Leave a comment on this post, even as the week progresses. The Giveaway ends on Saturday night at midnight. A winner will be chosen at random on Sunday and I’ll ask for the winner’s mailing address. Next week I’ll start Giving Away three books from Storey Publishing.



I was at a dinner party recently and one of the guests confessed that she liked ‘toys.’  The toys we had been discussing were Kindles and iPads and who knows what all. They hold no fascination for me, but when I am at a nursery or garden center (or browsing a catalog) I confess I am tempted by all the tools and doodads that abound.

When I was at Nasami Farm this fall I saw this EcoSpout for only $2.50.  It is not often one sees a doodad for $2.50 so on that basis alone I had to have it.  In fact I have found it very useful.  There is a two sided  threaded doohickey that allows you to attach the spouts to a variety of containers. Gallon milk containers are my usual choice. Most watering cans for indoor plants are quite small and require several fillings, but my EcoSpout has turned my milk jug into a waterer that can handle all my  houseplants in one filling.

I have not been paid to say nice things about EcoSpout (nor anything else), and unfortunately I don’t even know where you can buy one, but keep your eyes open. It would make a nice stocking filler, too.

Plant Sales Coming Up

So many groups hold plant sales in the spring. They give us a chance to expand our gardens AND often  support any number of worthy community organizations.

Nasami Farm of the New England Wildflower Society is now open in Whately on weekends, Thursdays through Sundays from 10 am – 5 pm. until June 13. Nasami sells native plants that will thrive in our area, support birds, bees and butterflies – and our whole eco-system.

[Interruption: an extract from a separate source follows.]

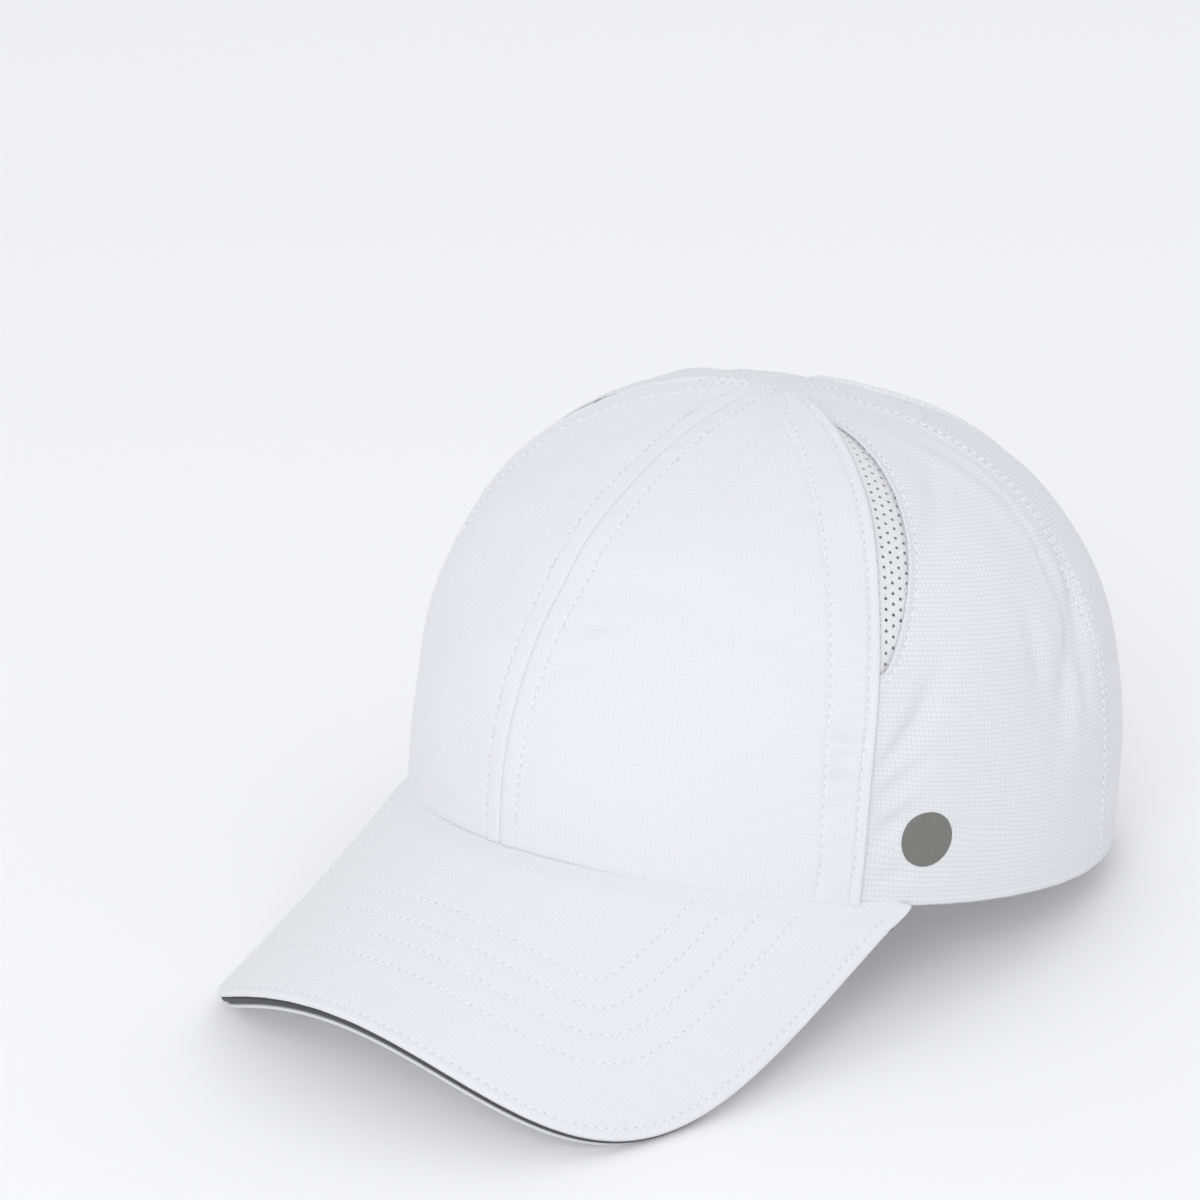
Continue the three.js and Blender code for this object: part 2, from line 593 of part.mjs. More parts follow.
function badgeGeometry() {
  const angle = BADGE_ANGLE * DEGREE;
  const height = heightAbove(angle, BADGE_HEIGHT - crownSkin(angle, 0).z);
  const frame = crownFrame(angle, height);
  const round = frame.perAngle.clone().normalize();
  const up = frame.normal.clone().cross(round).normalize();
  const inner = CLOTH_WALL / 2 + GAP;
  const place = (turn, radius, offset) => {
    const direction = round.clone().multiplyScalar(Math.cos(turn)).addScaledVector(up, Math.sin(turn));
    const solve = onSkin(frame, direction, radius);
    return rested(crownPoint(angle + solve.angle, height + solve.height, offset));
  };
  const positions = [];
  for (const offset of [inner, inner + BADGE_WALL]) {
    positions.push(...place(0, 0, offset).toArray());
    for (let ring = 1; ring <= BADGE_RINGS; ring += 1) {
      const radius = BADGE_DIAMETER / 2 * ring / BADGE_RINGS;
      for (let spoke = 0; spoke < BADGE_SPOKES; spoke += 1) {
        positions.push(...place(2 * Math.PI * spoke / BADGE_SPOKES, radius, offset).toArray());
      }
    }
  }
  const layer = 1 + BADGE_RINGS * BADGE_SPOKES;
  const at = (ring, spoke, side) => {
    const inLayer = ring ? 1 + (ring - 1) * BADGE_SPOKES + spoke % BADGE_SPOKES : 0;
    return side * layer + inLayer;
  };
  const faces = [];
  const quad = (a, b, c, d) => faces.push(a, b, c, a, c, d);
  for (let spoke = 0; spoke < BADGE_SPOKES; spoke += 1) {
    const next = spoke + 1;
    faces.push(at(0, 0, 1), at(1, spoke, 1), at(1, next, 1));
    faces.push(at(0, 0, 0), at(1, next, 0), at(1, spoke, 0));
    for (let ring = 1; ring < BADGE_RINGS; ring += 1) {
      quad(at(ring, spoke, 1), at(ring + 1, spoke, 1), at(ring + 1, next, 1), at(ring, next, 1));
      quad(at(ring, spoke, 0), at(ring, next, 0), at(ring + 1, next, 0), at(ring + 1, spoke, 0));
    }
    const [p, q] = [at(BADGE_RINGS, spoke, 0), at(BADGE_RINGS, next, 0)];
    const [r, t] = [at(BADGE_RINGS, next, 1), at(BADGE_RINGS, spoke, 1)];
    quad(p, q, r, t);
  }
  const geometry = new THREE.BufferGeometry();
  geometry.setAttribute('position', new THREE.Float32BufferAttribute(positions, 3));
  geometry.setIndex(faces);
  return geometry;
}

addPiece('side_badge', badgeGeometry(),
  new THREE.MeshStandardMaterial({ color: 0x6b6b66, roughness: 0.45, metalness: 0.2 }));

// Brim: upper cover, a contrast trim round the edge, lower cover

// skipped is how many columns the sheet stops short of each end of the brim
function brimSheet(rows, skipped, outAt, top, wall) {
  return sheetGeometry(BRIM_COLUMNS - 2 * skipped, rows, (i, j, side) => {
    const share = 2 * (i + skipped) / BRIM_COLUMNS - 1;
    const out = outAt(share, 1 - j / rows);
    const level = typeof top === 'function' ? top(share, out) : top;
    return brimPoint(share, out, side ? level : level - wall);
  });
}

addPiece('brim_upper', brimSheet(BRIM_ROWS, 0, (share, s) => s, 0, BRIM_UPPER_WALL), cloth(0xf1f1f3));

const trimOut = (share, s) => {
  const length = brimLength(share);
  const inner = Math.max(0, 1 - BRIM_TRIM_WIDTH / length);
  return lerp(inner, 1 + BRIM_TRIM_PROUD / length, s);
};
addPiece('brim_trim', brimSheet(TRIM_ROWS, TRIM_END_COLUMNS, trimOut, BRIM_TRIM_TOP, BRIM_TRIM_WALL),
  cloth(0x4c4c50));

addPiece('brim_lower', brimSheet(BRIM_ROWS, 0, (share, s) => s, brimLowerTop, BRIM_LOWER_WALL),
  cloth(0xeeeef0));

// The origin is at the middle of the footprint, on the surface that the cap rests on

for (const mesh of cap.children) mesh.geometry = mergeVertices(mesh.geometry, NUDGE);
const bounds = new THREE.Box3().setFromObject(cap);
const footprintCentre = bounds.getCenter(new THREE.Vector3());
cap.position.set(-footprintCentre.x, -footprintCentre.y, -bounds.min.z);

export default cap;
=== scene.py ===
import math

import bmesh
import bpy
import numpy as np
from mathutils import Matrix, Vector


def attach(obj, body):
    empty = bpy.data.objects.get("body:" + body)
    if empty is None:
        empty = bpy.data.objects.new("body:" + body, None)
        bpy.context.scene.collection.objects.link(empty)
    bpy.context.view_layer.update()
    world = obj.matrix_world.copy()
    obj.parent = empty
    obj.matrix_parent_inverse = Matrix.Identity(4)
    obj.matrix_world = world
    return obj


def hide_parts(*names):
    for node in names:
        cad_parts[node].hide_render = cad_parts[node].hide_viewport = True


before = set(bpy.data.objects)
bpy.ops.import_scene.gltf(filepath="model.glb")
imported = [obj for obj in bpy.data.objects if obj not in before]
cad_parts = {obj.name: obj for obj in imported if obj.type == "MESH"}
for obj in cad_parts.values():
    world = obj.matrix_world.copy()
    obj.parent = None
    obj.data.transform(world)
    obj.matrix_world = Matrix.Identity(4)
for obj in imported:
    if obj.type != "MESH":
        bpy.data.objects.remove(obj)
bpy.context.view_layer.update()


# The studio. A pale floor lit faintly from below, a pale surround, one broad soft light in front, and a
# camera that looks down past the tip of the brim at the wearer's left side.
def feed(material, node, inputs):
    """Gives inputs of a shader node their values, or wires them to outputs of other nodes."""
    for name, value in inputs.items():
        if isinstance(value, bpy.types.NodeSocket):
            material.node_tree.links.new(value, node.inputs[name])
        else:
            node.inputs[name].default_value = value


def feed_shader(material, inputs):
    feed(material, material.node_tree.nodes["Principled BSDF"], inputs)


def add_node(material, kind, inputs, **settings):
    node = material.node_tree.nodes.new("ShaderNode" + kind)
    for name, value in settings.items():
        setattr(node, name, value)
    feed(material, node, inputs)
    return node


def make_plain(name, colour, roughness):
    material = bpy.data.materials.new(name)
    material.use_nodes = True
    feed_shader(material, {"Base Color": (*colour, 1), "Roughness": roughness})
    return material


def make_object(name, bm, *materials):
    data = bpy.data.meshes.new(name)
    bm.to_mesh(data)
    bm.free()
    for material in materials:
        data.materials.append(material)
    made = bpy.data.objects.new(name, data)
    bpy.context.collection.objects.link(made)
    return made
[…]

Friday, May 7  9 am – 3 pm Durfee Conservatory at UMass. Annual Spring Plant sale of annuals for sun and shade.  Proceeds go to support the Conservatory. Questions? Call (413) 545-5234. For a map of the UMass campus, go to

Saturday, May 8  9-12 noon. The Leverett Historical Society will be holding its Annual Plant Sale again at the Leverett Town Hall   on   Sat. May 8   9-12 noon. This year they will also be having a used garden book sale in addition to the plants.  Dawn Ward will be available as a Master Gardener to give advice for choices and care of plants. Rain or Shine.  Please call 367-9562 for futher info or donations prior to sale.
Saturday and Sunday, May 8 and 9 am – 5 pm.  Rain or Shine. Wilder Hill Gardens Spring Dig Sale.  Buy directly from the field, directly from the garden. Over 40 varieties of hardy heirloom perennials, $6 each, but only during this sale. Lilian R. Jackman  625-9446.

Saturday, May 22  9 am – 12 noon. Bridge of Flowers Annual Plant Sale Rain or Shine.  Sale is held on the green at the corner of Water and main Streets in Shelburne Falls, Massachusetts.  This sale, one of the oldest and best plant sales in the area includes perennials dug from the famous Bridge of Flowers, divisions from the gardens of skilled local gardeners, and a selection of annuals.  For information about the Bridge and the sale logon to  Sale supports the Bridge of Flowers.

Saturday, May 29  8 am -1 pm. The Greenfield Garden Club Spring  Extravaganza. 8 am – 1 pm.  Plants, and a garden tag sale at the Trap Plain Garden at the corner of Silver and Federal Streets.  Sale supports community and educational projects of the club.

Avery’s Comes Through

Allis Chalmers and crew

Allis Chalmers and crew

The joy of living in the country is that the men get to have neat toys. Henry has a complicated relationship with his Allis Chalmers tractor, which needs constant tinkering, born as it was in 1950, but it is good for working with a grandson and taking care of big chores.

But there is that tinkering. Lately Henry has been fighting with the carbeurator and the gas tank, both of which have rusty interiors. The rust flakes off and gets in the fuel line – and the tractor stops.  On our most recent stop at Avery’s General Store Henry was explaining his most recent efforts to Dennis Avery, proprietor.

“So, then I took a chopstick to try and figure out how much gas was in the tank,” Henry said.

“That’s because a chopstick is just another word for dipstick?”

“Close enough, but the chopstick, wasn’t quite long enough so . . .”

“So you dropped it in the tank.” Dennis is very quick to understand these things.

“Yes, so now I have to get the chopstick out of the tank. What am I going to do?”

Now, Avery’s General Store sells everything we need: groceries, fabulous meats, hardware, paint, sturdy clothes, cooking gear, gardening gear, bird feeders, mops and brooms. We have tried to stump him, but he has picture hooks for moldings, pails big enough for sponge mops, old fashioned mouse traps, and the name of the paint shade on a neighbor’s admired lawn chairs. However, Dennis also has a twisted sense of humor and has suggested that he sells all kinds of other things that we had never heard of and that in fact do not exist. So I only laughed at his next response.

“Oh, that’s easy. You need a mechanic’s gripper.”

No joke. And the mechanic’s gripper was hanging right by the store’s front door. A quick purchase, a race up the hill to try out our new tool.

Business end of the gripper

Business end of the gripper

The mechanic’s gripper (which I found out our car mechanic does actually own, along with various sized magnets) is about 18 inches long with a plunger device on one end, that opens and shuts the gripper on the other end.

Peering into the gas tank with a flashlight AND the gripper.

I got it! Success!  Avery’s came through again, and solved our problems.